La culture judéo-chrétienne accorde une place primordiale à la vérité. Saint Augustin dénonçait catégoriquement le mensonge, évoquant l'incompatibilité entre cette tradition et toute forme de tromperie politique. L'évaluation des programmes politiques à la lumière des principes bibliques de vérité et d'intégrité met souvent en évidence des insuffisances.
La malhonnêteté et la tromperie sont fermement condamnées dans l'éthique chrétienne. L'Épître aux Éphésiens exhorte les croyants à rejeter le mensonge et à se parler dans un esprit de vérité. La Bible désigne Satan comme le "père du mensonge", illustrant ainsi la gravité de toute forme de tromperie. Pour les chrétiens engagés politiquement, un dilemme éthique peut surgir entre la recherche de la vérité et les compromis politiques. D'où l'importance de la décision basée sur la conscience et la théorie du moindre mal comme points de repères pour guider la décision politique ou électorale dans une perspective chrétienne. Nous y reviendrons plus loin.

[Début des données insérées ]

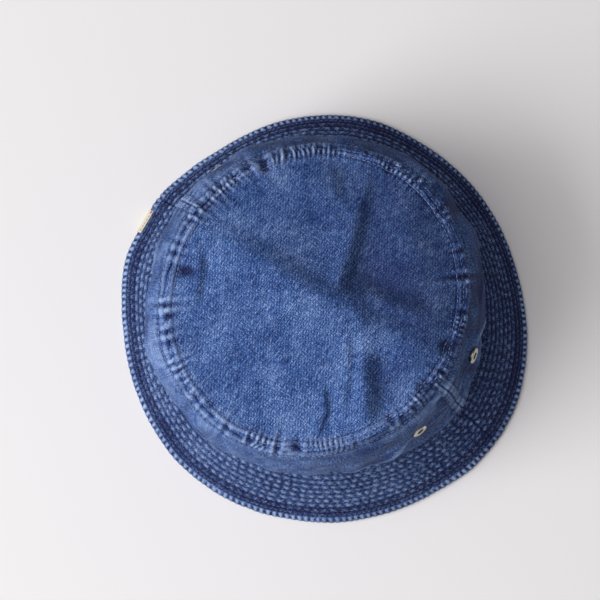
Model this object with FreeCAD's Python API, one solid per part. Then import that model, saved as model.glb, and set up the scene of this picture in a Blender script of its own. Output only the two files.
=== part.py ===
import FreeCAD, Part
import math
import os
from FreeCAD import Matrix, Placement, Rotation, Vector

# Washed denim bucket hat, standing on its brim edge, in millimetres.
# +Z is up and Z = 0 is the plane that the brim edge rests on. The side seams are on +X and -X,
# the front is -Y and the back is +Y. The origin is under the middle of the brim.
# Every cloth piece is a wall of its own thickness that follows the hat's shape at its own depth.

# --- cloth and thread ---
DENIM = 1.0              # thickness of one ply of washed denim
INTERLINING = 0.6        # stiffener between the two brim plies
TWILL_TAPE = 0.5         # seam tapes
SWEATBAND = 1.0          # folded cotton twill
LABEL = 0.5              # woven label ribbon
PLY_GAP = 0.12           # room left between plies, so that no two solids overlap
THREAD_R = 0.3           # topstitching thread, laid on the cloth
THREAD_LIFT = 0.08       # room between the thread and the cloth

# --- levels ---
JOIN_Z = 40.0            # seam of crown and brim
TIP_Z = 125.0            # seam of side band and tip
JOIN_GAP = 0.3           # room between the brim and the side band at their seam
SEAM_GAP = 0.2           # room between the front and back panels at a side seam

# --- crown: outside of the side band, as oval sections (z, half width X, half width Y, centre X, Y) ---
# The soft crown leans a little to -X above the head line.
CROWN = [
    (JOIN_Z, 93.0, 92.0, 0.0, 0.0),
    (58.0, 96.5, 96.0, -1.0, 0.0),
    (76.0, 95.5, 98.0, -3.5, -0.5),
    (92.0, 92.5, 97.0, -6.0, -1.0),
    (110.0, 87.5, 93.5, -6.0, -1.5),
    (TIP_Z, 80.5, 87.5, -5.0, -2.0),
]

# --- brim: its top face, in the same form ---
BRIM = [
    (0.0, 128.0, 124.0, 0.0, 0.0),
    (20.0, 110.8, 108.3, 0.0, 0.0),
    (JOIN_Z, 93.6, 92.6, 0.0, 0.0),
]
UNDER_LIFT = 0.3         # the under ply stops this far above the resting plane
BRIM_DEPTH = 2 * DENIM + INTERLINING + 2 * PLY_GAP

# --- tip ---
TIP_DOME = 3.0           # rise of the tip's middle over its seam

# --- inside trim ---
SWEATBAND_Z = (41.0, 72.0)
SIDE_TAPE_Z = (74.0, 112.0)
SIDE_TAPE_W = 11.0
TIP_TAPE_Z = (114.5, 124.0)

# --- eyelets: vents in pairs, one each side of a side seam ---
EYELET_Z = 88.0
EYELET_ANGLE = 15.5      # degrees from the side seam
EYELET_HOLE_R = 2.2
EYELET_BARREL_R = 2.8
EYELET_FLANGE_R = 4.6
EYELET_FLANGE_T = 0.7
WASHER_R = 4.9
WASHER_T = 0.4
EYELET_ROOM = 0.15       # room round the barrel in the cloth
WASHER_SETBACK = 0.35    # the flat washer stands off the curved cloth by this much

# --- labels ---
EDGE_LABEL_ANGLE = 188.0
EDGE_LABEL_W = 16.0
EDGE_LABEL_H = 5.0
EDGE_LABEL_ROOM = 0.4    # the straight fold stands off the curved brim by this much
CARE_LABEL_W = 26.0
CARE_LABEL_Z = (46.0, 70.0)

# --- stitching ---
BRIM_ROWS = 11
BRIM_ROW_FIRST = 3.2     # height of the lowest row
BRIM_ROW_STEP = 3.3      # rise from one row to the next
TIP_ROW_IN = 2.6         # from the tip's edge in to its row
SIDE_ROW_Z = 121.0       # row on the side band under the tip seam
JOIN_ROW_Z = 43.4
SEAM_ROW_OFF = 2.6       # from the side seam to the row on each side of it
SEAM_ROW_Z = (45.5, 118.5)

SECTION_STEP = 9.0       # height between the ovals that a wall is lofted through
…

Nous sommes d’avis que la foi chrétienne, en particulier dans sa dimension morale et éthique, offre un éclairage pertinent sur les débats concernant la vérité et la post-vérité en politique et en démocratie, et mérite d'être considérée en tant que clé d'interprétation. Les idées des théologiens Johann Baptist Metz et Kenneth R. Himes seront évoquées à l'occasion pour enrichir notre réflexion. Ces auteurs affirment que la foi chrétienne implique un engagement dans la sphère politique qui est un domaine essentiel où se jouent la poursuite de la justice, de la paix et du bien commun dans une perpective où la vérité en politique est un fondement d’une société en quête de justice et non pas d’abord une notion abstraite ou une doctrine [1] ; elle a des implications morales et éthiques déterminantes pour la recherche de la justice sociale, de la paix et de la dignité humaine.
Note
[1] C’est pourquoi nous préférons utiliser l’appellation enseignement social de l’Église plutôt que le terme doctrine sociale. La première terminologie fait référence à un enseignement ouvert et dynamique qui évolue avec les enjeux sociaux et politiques de son temps plutôt qu’à une doctrine où tout serait fixé à l’avance et immuable.